Multipole analysis of IceCube data to search for dark matter accumulated in the Galactic halo
IceCube Collaboration: M. G. Aartsen, M. Ackermann, J. Adams, J. A., Aguilar, M. Ahlers, M. Ahrens, D. Altmann, T. Anderson, C. Arguelles, T. C., Arlen, J. Auffenberg, X. Bai, S. W. Barwick, V. Baum, J. J. Beatty, J. Becker, Tjus, K.-H. Becker, S. BenZvi, P. Berghaus, D. Berley

TL;DR
This paper introduces a multipole analysis method to detect large-scale anisotropies in neutrino data from IceCube, aiming to identify signals of dark matter annihilation in the Galactic halo, but finds no significant signal and sets new limits.
Contribution
The paper presents a novel multipole expansion technique with signal-specific weights to analyze neutrino arrival directions for dark matter signals in IceCube data.
Findings
No significant anisotropy detected in the data.
Set upper limits on dark matter self-annihilation cross-section.

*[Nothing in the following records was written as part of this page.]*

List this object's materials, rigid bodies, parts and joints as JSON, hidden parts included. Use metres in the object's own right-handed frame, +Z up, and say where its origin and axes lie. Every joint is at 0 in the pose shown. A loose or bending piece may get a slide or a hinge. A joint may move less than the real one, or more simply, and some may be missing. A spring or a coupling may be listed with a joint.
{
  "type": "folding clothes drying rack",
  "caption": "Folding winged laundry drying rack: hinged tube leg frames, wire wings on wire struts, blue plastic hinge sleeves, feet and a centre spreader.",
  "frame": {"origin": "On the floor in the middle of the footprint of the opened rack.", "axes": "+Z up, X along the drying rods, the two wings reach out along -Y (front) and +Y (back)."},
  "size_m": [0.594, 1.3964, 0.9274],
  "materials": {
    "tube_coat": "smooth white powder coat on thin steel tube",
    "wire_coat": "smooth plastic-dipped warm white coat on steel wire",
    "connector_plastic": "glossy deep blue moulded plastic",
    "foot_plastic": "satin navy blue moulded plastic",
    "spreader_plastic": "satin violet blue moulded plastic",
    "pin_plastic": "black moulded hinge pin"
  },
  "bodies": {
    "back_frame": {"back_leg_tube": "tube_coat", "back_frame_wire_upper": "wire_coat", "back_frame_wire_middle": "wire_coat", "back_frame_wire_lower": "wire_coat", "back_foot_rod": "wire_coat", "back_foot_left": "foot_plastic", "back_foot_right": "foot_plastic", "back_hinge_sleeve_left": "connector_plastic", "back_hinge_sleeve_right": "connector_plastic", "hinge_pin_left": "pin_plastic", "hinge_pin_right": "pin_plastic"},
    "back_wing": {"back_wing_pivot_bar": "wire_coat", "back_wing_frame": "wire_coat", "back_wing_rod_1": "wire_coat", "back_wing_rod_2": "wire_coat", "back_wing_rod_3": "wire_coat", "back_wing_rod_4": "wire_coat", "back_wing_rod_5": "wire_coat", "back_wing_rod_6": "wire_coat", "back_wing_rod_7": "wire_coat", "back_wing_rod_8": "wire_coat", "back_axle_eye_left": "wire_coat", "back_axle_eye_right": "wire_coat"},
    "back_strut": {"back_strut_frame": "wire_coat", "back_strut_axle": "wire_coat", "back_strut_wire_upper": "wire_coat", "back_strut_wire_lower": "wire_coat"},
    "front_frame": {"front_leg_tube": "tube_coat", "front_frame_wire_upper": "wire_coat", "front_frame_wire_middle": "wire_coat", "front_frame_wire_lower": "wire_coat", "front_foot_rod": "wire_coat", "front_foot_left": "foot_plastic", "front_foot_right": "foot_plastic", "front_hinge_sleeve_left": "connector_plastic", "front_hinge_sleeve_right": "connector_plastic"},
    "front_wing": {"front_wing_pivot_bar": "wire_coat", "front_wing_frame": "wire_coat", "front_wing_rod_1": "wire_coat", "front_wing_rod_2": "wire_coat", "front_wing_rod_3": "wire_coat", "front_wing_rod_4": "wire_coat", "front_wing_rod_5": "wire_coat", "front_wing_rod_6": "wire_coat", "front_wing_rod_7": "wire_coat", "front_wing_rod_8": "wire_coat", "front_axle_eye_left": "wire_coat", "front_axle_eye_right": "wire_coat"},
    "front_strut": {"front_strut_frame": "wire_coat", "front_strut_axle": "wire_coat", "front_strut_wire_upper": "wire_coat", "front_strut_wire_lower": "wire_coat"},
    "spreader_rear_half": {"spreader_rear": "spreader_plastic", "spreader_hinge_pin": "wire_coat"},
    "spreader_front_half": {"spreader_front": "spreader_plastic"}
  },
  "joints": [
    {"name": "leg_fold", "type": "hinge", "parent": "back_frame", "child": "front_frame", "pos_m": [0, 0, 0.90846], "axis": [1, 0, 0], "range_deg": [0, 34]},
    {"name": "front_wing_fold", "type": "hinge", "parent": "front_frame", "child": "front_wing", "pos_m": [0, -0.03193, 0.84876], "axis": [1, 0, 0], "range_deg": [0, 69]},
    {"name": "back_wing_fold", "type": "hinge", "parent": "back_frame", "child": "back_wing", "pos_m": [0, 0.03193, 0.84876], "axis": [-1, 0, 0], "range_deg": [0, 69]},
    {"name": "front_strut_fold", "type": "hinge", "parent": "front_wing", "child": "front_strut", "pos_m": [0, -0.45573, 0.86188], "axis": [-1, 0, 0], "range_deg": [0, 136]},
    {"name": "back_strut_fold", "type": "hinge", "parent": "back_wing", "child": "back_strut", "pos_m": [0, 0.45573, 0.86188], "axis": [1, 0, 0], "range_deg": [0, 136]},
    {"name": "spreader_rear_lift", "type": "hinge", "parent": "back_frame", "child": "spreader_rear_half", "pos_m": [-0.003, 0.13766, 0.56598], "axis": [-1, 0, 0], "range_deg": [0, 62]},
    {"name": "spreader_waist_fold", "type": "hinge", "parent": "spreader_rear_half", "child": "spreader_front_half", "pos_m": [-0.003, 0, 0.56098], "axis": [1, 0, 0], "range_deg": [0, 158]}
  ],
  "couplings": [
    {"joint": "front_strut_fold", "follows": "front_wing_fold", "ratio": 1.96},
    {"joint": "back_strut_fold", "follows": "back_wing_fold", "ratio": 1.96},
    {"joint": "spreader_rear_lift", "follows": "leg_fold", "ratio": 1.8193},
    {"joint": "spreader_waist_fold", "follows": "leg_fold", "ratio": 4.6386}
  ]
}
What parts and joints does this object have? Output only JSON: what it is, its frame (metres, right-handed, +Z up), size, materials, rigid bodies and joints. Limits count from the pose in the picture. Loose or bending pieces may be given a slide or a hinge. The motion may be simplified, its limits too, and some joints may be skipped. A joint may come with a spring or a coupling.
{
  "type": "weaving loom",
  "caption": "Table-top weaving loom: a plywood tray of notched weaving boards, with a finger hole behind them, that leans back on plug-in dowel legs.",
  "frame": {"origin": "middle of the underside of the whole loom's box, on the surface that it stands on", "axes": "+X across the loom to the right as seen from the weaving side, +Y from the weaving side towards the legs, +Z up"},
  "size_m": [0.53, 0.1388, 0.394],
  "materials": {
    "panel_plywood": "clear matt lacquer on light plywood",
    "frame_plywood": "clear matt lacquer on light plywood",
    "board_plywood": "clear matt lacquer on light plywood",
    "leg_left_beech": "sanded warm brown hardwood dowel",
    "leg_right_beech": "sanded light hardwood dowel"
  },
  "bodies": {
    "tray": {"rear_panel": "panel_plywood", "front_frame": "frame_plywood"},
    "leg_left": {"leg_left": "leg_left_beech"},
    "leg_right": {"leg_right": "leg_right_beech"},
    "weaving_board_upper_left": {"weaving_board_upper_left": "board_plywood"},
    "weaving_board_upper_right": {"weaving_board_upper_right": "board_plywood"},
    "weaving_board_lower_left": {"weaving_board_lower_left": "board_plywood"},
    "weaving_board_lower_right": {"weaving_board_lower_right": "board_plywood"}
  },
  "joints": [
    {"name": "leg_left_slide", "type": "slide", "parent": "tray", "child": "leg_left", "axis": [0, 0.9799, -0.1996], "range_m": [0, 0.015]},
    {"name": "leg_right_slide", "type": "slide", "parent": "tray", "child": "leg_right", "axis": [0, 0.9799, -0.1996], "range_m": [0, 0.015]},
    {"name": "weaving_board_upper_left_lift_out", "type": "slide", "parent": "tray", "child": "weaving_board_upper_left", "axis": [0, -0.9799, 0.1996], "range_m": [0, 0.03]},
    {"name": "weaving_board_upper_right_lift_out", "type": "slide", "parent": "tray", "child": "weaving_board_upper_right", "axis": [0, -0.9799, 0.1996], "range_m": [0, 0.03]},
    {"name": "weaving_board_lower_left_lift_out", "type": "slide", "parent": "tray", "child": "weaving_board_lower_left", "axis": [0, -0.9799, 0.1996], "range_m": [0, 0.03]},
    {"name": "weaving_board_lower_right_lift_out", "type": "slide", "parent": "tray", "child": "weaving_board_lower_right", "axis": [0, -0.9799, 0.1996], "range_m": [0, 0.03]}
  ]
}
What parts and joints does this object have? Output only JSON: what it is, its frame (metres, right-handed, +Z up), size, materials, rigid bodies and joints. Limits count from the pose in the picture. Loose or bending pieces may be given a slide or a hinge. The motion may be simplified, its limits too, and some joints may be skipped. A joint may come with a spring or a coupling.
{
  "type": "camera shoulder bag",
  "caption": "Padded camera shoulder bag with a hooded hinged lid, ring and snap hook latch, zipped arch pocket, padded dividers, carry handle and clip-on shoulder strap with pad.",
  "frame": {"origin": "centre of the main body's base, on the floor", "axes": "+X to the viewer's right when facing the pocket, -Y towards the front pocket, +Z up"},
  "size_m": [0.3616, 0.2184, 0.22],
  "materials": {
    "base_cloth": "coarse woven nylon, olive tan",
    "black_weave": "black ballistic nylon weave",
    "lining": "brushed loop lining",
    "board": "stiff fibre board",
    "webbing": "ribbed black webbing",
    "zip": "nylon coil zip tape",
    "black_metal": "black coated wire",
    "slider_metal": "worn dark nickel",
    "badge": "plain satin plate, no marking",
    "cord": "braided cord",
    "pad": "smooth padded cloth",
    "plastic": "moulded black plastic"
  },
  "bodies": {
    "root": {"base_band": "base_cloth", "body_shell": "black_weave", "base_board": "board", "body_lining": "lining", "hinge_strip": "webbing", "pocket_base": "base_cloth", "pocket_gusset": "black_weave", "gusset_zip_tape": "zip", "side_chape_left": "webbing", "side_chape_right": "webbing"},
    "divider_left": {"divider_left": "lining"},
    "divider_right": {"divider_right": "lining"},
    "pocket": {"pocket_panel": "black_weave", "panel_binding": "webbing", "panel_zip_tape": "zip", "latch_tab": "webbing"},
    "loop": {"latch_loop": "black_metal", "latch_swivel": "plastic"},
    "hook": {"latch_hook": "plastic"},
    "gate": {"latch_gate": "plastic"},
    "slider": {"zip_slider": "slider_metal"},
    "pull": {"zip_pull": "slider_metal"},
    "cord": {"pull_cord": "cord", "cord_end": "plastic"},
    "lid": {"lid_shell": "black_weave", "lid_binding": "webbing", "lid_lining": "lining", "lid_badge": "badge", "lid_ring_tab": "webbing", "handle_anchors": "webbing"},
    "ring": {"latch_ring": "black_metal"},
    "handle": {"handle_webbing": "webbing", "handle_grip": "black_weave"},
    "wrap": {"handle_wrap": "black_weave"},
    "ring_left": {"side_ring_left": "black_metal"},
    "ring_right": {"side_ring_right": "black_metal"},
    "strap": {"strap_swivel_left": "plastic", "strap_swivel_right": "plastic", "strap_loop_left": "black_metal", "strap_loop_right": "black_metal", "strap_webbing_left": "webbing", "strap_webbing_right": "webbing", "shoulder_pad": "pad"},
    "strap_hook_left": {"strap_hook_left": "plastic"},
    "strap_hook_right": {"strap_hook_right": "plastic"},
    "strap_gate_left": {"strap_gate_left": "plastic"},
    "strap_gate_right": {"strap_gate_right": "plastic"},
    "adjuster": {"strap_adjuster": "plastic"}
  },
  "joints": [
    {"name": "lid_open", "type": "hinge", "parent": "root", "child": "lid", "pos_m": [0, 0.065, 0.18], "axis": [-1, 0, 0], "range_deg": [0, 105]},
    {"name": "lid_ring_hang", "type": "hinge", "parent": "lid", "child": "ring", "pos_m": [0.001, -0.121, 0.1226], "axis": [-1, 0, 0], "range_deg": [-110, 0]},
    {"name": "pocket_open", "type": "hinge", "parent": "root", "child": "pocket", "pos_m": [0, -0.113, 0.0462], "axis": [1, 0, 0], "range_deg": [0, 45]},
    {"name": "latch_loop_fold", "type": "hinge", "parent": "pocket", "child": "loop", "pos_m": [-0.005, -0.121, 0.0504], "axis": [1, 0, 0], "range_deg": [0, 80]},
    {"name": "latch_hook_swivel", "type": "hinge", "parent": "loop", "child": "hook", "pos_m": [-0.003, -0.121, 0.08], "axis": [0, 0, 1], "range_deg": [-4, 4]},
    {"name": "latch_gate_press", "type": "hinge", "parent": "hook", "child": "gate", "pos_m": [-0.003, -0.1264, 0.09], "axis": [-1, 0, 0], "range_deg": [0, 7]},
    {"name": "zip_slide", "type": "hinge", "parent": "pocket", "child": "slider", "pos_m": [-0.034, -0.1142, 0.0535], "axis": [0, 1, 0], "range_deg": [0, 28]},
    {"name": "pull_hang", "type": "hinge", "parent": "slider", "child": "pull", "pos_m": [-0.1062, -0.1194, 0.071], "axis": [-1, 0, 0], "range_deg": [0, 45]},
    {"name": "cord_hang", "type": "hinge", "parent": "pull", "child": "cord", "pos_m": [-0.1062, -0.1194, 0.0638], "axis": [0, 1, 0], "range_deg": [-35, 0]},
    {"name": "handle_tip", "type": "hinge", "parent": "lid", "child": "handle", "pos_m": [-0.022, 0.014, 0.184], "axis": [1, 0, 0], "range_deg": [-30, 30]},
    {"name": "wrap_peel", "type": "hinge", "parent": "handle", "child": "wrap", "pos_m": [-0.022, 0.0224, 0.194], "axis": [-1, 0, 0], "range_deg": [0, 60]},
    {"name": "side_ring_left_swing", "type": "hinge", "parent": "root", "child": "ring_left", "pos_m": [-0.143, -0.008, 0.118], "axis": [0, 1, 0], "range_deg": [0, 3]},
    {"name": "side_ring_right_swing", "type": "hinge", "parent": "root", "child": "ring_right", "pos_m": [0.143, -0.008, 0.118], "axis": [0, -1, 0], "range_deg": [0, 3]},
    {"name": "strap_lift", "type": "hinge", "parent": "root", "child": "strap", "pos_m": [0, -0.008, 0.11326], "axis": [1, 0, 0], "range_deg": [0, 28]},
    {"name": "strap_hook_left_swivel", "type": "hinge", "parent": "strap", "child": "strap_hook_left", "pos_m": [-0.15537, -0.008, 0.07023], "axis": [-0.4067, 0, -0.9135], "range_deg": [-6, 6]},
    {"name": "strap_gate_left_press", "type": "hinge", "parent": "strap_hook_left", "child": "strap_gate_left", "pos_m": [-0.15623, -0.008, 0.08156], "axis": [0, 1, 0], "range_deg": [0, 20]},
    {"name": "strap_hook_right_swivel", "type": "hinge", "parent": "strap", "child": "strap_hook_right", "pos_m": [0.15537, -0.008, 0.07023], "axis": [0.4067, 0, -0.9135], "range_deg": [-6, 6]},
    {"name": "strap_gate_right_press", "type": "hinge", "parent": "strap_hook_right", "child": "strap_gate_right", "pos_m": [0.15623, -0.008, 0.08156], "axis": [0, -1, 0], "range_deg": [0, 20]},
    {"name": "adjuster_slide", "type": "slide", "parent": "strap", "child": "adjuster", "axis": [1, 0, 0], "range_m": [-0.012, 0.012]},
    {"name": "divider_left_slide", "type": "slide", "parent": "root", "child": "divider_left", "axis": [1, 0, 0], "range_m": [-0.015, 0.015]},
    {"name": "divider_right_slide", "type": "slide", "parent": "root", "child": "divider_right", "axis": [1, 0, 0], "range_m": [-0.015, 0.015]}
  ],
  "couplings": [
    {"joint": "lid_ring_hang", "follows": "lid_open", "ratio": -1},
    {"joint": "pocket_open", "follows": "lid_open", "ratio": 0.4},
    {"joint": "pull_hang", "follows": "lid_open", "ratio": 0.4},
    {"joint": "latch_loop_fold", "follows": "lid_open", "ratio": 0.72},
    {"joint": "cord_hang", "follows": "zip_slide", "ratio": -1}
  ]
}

Limits are comparable to gamma-ray constraints for high-mass dark matter.
Abstract
Dark matter which is bound in the Galactic halo might self-annihilate and produce a flux of stable final state particles, e.g. high energy neutrinos. These neutrinos can be detected with IceCube, a cubic-kilometer sized Cherenkov detector. Given IceCube's large field of view, a characteristic anisotropy of the additional neutrino flux is expected. In this paper we describe a multipole method to search for such a large-scale anisotropy in IceCube data. This method uses the expansion coefficients of a multipole expansion of neutrino arrival directions and incorporates signal-specific weights for each expansion coefficient. We apply the technique to a high-purity muon neutrino sample from the Northern Hemisphere. The final result is compatible with the null-hypothesis. As no signal was observed, we present limits on the self-annihilation cross-section averaged over the relative velocity…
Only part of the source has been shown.